Ruiz, who is an energy coordinator at University of Hawaii at Manoa, was compelled to launch HONOLULU SOUP when she moved to Hawaii from Florida and noticed substantial momentum around a number of social entrepreneurial and sustainability-focused projects such as community gardens and alternate transportation. “You look around and you see that there is such energy here to do really positive work,” Ruiz says. “I meet impassioned people here all the time.”

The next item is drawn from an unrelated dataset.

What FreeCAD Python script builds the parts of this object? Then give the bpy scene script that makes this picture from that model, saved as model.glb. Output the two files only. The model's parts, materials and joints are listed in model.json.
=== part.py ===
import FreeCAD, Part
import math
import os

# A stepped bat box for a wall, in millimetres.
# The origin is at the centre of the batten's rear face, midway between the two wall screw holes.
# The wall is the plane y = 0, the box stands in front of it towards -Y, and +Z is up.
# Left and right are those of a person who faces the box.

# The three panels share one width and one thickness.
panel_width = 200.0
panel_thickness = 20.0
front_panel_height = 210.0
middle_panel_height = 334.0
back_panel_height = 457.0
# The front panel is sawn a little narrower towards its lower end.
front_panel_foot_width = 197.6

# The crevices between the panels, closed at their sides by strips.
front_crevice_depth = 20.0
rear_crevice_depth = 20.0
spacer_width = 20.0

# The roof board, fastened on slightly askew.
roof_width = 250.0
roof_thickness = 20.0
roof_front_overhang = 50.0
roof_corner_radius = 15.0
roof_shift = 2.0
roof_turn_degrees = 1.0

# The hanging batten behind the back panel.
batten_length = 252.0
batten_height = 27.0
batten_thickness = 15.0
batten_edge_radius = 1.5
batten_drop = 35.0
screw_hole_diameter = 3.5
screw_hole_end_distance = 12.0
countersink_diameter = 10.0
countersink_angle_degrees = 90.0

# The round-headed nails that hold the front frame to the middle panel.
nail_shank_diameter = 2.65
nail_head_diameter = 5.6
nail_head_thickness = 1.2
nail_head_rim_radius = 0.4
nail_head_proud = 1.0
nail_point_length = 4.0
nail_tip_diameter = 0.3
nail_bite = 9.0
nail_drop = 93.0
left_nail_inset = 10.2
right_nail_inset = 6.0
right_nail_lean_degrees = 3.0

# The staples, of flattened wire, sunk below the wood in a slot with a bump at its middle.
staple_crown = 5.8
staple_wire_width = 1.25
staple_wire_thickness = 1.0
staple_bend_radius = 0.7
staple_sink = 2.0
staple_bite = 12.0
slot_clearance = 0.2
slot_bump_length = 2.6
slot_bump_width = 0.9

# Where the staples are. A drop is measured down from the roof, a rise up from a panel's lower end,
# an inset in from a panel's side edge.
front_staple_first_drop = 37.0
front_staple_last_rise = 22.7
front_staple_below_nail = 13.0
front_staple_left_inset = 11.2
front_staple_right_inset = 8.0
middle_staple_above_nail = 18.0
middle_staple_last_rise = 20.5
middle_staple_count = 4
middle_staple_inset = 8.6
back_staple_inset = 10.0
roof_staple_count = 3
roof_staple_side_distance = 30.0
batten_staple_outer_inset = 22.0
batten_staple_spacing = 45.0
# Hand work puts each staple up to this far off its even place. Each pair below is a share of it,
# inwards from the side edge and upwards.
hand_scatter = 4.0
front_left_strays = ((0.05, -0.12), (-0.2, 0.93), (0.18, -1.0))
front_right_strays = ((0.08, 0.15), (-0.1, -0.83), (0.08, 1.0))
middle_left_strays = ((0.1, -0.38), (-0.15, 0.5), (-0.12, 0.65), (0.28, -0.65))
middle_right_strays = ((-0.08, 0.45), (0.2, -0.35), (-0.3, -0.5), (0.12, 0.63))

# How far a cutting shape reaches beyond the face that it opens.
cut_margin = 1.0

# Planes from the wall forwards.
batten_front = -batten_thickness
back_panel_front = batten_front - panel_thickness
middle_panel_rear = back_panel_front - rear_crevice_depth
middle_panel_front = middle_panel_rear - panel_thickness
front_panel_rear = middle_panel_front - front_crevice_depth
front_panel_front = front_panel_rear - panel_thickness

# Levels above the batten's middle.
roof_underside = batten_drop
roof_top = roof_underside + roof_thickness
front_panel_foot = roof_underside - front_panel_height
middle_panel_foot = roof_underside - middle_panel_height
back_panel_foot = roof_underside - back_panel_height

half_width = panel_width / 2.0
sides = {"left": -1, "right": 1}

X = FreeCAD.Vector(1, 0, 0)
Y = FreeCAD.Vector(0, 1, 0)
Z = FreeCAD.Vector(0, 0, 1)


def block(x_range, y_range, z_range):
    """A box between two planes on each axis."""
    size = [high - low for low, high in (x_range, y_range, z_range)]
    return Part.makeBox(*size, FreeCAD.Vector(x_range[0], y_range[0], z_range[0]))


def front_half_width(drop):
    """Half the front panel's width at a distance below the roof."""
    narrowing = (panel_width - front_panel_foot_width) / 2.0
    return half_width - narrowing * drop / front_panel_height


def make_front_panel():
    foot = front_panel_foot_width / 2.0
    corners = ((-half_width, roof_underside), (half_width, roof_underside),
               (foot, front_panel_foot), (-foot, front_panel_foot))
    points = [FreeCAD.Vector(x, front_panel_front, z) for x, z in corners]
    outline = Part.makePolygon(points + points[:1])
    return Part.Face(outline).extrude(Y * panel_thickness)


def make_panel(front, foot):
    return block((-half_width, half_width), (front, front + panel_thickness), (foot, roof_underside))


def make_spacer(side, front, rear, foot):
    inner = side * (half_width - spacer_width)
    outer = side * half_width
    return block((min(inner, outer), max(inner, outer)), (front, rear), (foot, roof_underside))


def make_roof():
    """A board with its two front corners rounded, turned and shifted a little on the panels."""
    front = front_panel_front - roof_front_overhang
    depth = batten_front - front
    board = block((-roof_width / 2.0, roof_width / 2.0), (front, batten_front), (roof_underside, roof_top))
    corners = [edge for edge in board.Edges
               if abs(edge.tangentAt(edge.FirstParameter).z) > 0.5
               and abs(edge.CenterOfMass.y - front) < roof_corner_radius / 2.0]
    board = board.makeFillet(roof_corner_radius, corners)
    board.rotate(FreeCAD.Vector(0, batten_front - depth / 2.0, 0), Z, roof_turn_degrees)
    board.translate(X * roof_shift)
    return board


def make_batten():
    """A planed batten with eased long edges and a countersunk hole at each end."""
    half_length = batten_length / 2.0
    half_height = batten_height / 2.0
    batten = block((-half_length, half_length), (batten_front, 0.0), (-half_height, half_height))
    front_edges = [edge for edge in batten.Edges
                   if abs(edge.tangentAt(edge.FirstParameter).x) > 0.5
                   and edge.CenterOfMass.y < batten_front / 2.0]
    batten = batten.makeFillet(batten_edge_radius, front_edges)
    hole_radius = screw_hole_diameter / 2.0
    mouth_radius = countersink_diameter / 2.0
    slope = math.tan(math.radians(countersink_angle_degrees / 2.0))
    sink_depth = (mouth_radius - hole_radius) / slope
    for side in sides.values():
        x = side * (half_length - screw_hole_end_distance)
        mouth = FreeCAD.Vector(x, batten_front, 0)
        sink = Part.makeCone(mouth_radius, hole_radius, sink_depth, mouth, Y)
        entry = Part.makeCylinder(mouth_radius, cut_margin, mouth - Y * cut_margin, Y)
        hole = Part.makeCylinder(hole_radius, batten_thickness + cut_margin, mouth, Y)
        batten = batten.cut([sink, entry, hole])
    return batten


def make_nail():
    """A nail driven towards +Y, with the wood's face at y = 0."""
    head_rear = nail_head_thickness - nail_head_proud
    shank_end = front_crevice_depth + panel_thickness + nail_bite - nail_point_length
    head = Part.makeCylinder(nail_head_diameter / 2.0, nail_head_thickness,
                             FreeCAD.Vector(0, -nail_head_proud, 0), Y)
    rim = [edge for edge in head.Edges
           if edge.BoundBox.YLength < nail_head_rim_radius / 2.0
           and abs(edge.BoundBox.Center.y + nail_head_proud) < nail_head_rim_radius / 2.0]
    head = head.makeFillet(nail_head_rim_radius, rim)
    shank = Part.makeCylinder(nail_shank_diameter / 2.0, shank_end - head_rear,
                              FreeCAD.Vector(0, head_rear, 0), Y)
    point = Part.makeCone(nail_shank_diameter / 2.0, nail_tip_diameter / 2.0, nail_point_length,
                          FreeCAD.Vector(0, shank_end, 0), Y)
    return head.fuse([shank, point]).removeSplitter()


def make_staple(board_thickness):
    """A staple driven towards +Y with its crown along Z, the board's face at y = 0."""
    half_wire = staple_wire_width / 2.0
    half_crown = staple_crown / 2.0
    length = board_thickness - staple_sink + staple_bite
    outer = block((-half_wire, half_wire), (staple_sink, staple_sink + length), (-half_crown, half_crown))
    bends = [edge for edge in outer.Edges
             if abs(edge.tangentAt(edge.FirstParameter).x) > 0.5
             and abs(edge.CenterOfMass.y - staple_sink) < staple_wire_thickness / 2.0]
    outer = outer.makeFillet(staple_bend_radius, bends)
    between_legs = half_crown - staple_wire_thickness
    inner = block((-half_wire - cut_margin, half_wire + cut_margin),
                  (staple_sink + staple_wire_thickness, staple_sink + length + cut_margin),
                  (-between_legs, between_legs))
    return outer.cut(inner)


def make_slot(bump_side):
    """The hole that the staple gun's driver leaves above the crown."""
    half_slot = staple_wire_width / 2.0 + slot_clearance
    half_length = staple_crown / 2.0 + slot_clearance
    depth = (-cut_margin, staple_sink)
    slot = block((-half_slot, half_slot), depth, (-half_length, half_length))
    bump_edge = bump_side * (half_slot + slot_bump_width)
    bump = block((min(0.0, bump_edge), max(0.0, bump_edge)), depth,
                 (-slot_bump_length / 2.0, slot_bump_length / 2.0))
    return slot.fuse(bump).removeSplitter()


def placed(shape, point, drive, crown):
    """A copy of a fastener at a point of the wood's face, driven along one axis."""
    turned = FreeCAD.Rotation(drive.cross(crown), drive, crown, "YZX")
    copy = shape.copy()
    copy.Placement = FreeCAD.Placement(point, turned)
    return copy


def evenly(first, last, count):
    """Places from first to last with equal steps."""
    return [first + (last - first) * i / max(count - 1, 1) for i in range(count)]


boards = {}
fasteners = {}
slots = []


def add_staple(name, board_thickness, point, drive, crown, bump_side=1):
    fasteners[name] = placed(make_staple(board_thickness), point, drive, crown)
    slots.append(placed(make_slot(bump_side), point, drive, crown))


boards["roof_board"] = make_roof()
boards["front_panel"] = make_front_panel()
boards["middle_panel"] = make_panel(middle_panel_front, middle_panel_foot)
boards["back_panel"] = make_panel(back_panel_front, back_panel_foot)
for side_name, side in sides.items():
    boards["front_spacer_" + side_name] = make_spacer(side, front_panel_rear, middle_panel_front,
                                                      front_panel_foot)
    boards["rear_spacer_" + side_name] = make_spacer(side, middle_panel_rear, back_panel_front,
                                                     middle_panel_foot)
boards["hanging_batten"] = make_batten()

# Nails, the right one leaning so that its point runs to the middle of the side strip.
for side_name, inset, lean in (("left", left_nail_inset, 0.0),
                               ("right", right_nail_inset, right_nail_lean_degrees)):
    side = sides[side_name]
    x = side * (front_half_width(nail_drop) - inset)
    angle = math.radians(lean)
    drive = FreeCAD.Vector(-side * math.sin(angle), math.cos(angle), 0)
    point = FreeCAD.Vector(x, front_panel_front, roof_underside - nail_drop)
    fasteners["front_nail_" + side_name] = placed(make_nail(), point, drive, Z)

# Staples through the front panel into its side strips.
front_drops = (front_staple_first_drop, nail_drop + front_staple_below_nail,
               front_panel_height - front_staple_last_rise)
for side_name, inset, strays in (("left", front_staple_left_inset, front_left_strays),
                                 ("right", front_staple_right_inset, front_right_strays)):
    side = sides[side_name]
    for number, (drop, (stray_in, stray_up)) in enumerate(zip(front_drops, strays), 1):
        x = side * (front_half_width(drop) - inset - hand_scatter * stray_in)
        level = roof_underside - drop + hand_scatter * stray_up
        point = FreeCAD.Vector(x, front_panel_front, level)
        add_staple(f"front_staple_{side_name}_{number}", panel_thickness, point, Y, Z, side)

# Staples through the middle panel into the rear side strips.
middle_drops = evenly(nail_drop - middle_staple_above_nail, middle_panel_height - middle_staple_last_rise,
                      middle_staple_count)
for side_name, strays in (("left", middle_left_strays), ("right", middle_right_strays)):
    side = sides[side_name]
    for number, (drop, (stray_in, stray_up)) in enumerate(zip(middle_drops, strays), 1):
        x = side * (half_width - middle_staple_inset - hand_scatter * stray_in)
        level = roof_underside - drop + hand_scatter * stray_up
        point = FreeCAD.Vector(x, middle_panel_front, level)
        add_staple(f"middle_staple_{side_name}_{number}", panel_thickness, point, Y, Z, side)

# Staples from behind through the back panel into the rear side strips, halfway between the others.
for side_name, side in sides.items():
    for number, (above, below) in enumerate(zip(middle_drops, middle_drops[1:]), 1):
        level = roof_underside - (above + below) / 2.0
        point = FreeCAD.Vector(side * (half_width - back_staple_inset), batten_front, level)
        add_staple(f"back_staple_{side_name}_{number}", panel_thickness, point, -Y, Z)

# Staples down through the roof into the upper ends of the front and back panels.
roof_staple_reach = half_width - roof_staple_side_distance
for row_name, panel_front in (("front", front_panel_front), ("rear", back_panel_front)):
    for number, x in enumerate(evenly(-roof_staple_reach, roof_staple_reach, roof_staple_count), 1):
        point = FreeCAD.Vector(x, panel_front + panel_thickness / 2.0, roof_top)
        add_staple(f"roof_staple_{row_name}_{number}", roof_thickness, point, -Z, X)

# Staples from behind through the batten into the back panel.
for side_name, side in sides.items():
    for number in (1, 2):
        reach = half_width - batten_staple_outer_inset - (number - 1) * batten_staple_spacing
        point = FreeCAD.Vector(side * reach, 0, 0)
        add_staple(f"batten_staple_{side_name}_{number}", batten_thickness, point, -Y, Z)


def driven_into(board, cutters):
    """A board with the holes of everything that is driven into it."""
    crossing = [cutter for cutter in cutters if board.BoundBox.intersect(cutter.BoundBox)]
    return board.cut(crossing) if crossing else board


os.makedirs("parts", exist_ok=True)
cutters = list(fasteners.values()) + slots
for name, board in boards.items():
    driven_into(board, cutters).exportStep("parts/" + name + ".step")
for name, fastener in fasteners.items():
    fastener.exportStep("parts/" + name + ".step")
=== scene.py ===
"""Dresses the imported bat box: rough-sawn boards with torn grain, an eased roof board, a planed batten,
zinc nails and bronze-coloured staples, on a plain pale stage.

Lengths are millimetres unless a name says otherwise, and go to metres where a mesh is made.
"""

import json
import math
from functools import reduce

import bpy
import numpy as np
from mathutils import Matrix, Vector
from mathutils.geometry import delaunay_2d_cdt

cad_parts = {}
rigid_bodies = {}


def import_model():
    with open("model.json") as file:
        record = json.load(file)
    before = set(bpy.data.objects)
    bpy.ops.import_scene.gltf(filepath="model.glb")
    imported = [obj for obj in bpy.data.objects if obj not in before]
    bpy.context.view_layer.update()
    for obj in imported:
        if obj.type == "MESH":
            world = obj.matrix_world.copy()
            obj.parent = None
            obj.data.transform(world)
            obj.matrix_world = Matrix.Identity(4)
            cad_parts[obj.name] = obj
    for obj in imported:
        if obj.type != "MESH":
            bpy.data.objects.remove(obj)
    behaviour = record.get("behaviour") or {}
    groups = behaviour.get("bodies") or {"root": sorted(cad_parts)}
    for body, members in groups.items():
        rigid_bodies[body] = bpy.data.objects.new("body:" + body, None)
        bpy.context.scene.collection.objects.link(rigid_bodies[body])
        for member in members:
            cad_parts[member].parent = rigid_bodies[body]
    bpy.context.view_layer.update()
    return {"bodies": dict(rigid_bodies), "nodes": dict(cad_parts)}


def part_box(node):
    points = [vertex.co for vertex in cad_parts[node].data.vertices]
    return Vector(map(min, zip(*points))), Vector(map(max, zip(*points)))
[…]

Originally from New York, Ruiz attended University of Central Florida, where she was a founding member of an environmental student group called I.D.E.A.S. (Intellectual Decisions on Environmental Awareness Solutions). They founded I.D.E.A.S., Ruiz recalls, as a sort of foil to other groups that dealt with environmental issues. Rather than have a traditional hierarchical structure, they wanted each member to be an active, engaged organizer. (I.D.E.A.S. has since spread to dozens of other college campuses and has a series of smaller chapters developing in Africa.)
In conceptualizing the local iteration of SOUP, Ruiz took that decentralized, communal approach. The selection of groups to participate in SOUP is made by a board, which is comprised of Ruiz and past SOUP winners. And while there is a core organizing team of a few individuals, choices about how to structure the event — including how often and where it would occur — were made in consultation with early attendees. “We try to take a raw democratic process to everything,” Ruiz explains. “If you have an idea you want to contribute to SOUP, come at me. Let me know what you want to do.”
For Pono Soap and Urban Farm Hawaii — the winning groups from the two events that have been held so far — SOUP funding has helped get them off the ground. With a goal of repurposing urban lands to provide fresh produce to the community, Urban Farm Hawaii recently has secured a plot of land and plans to begin farming within the next few months. As the winner of the first SOUP that was held in November, Urban Farm received $500. “It will mostly be invested in mending (the land) and will help transform that into a productive landscape,” explains Hunter Heaivilin of Urban Farm Hawaii.
Pono Soap is the for-profit arm of Pacific Alliance to Stop Slavery (PASS), which provides services and advocacy for survivors of human trafficking and raises awareness about the issue. Pono Soap eventually aims to provide jobs for survivors and houseless individuals. The second SOUP more than doubled the amount of attendees from the first, and Pono Soap earned about $1,200 (after sharing some of its winnings with the two other presenters). Its new website (ponosoap.com) enables it to sell products nationally.
“We have been packing boxes ever since,” says PASS executive director and Pono Soap founder Kathryn Xian. “Hopefully, the next step will be getting the name out there, making more soap and doing outreach to the houseless.” But beyond the funding, SOUP also has a number of fringe benefits. Heaivilin says the event also helped Urban Farm Hawaii gain a number of “social connections and folks who have come out of the woodworks to express interest.”
One presenting group had a few SOUP attendees sign on as volunteers, while another had people commit to make donations. “There are so many benefits that come out of putting empowered, ambitious, community-focused people in one room,” Ruiz says. “They want to talk to each other and see how they can combine projects — there is a lot of crosspollination within that room.” In the long term, Ruiz hopes SOUP can serve as a model of participatory budgeting, a process in which communities decide how they want to spend a public budget. Participatory budgeting has been adopted in towns throughout the world, and Ruiz aims to eventually work with legislators to introduce the process to Honolulu.
For now, though, Ruiz is working on expanding the event and wants eventually to create SOUPs statewide. So, why soup? While Ruiz says she can’t speak to the originators’ rationale, she has her own thoughts on the food of choice: “Soup is cozy, it’s comforting, it’s communal. You make one batch and it serves a lot of people: A little goes a long way, and it brings people together. And I think that is the essence of the funding, too.
“HONOLULU SOUP serves as a platform for small startups or even individuals,” Ruiz explains. “Even if they have some crazy, wild idea that they might not be able to get a grant for because they’re not a 501c3, there are still people in the community that will support the idea and move it forward. “So, you know,” she adds, “dream big.”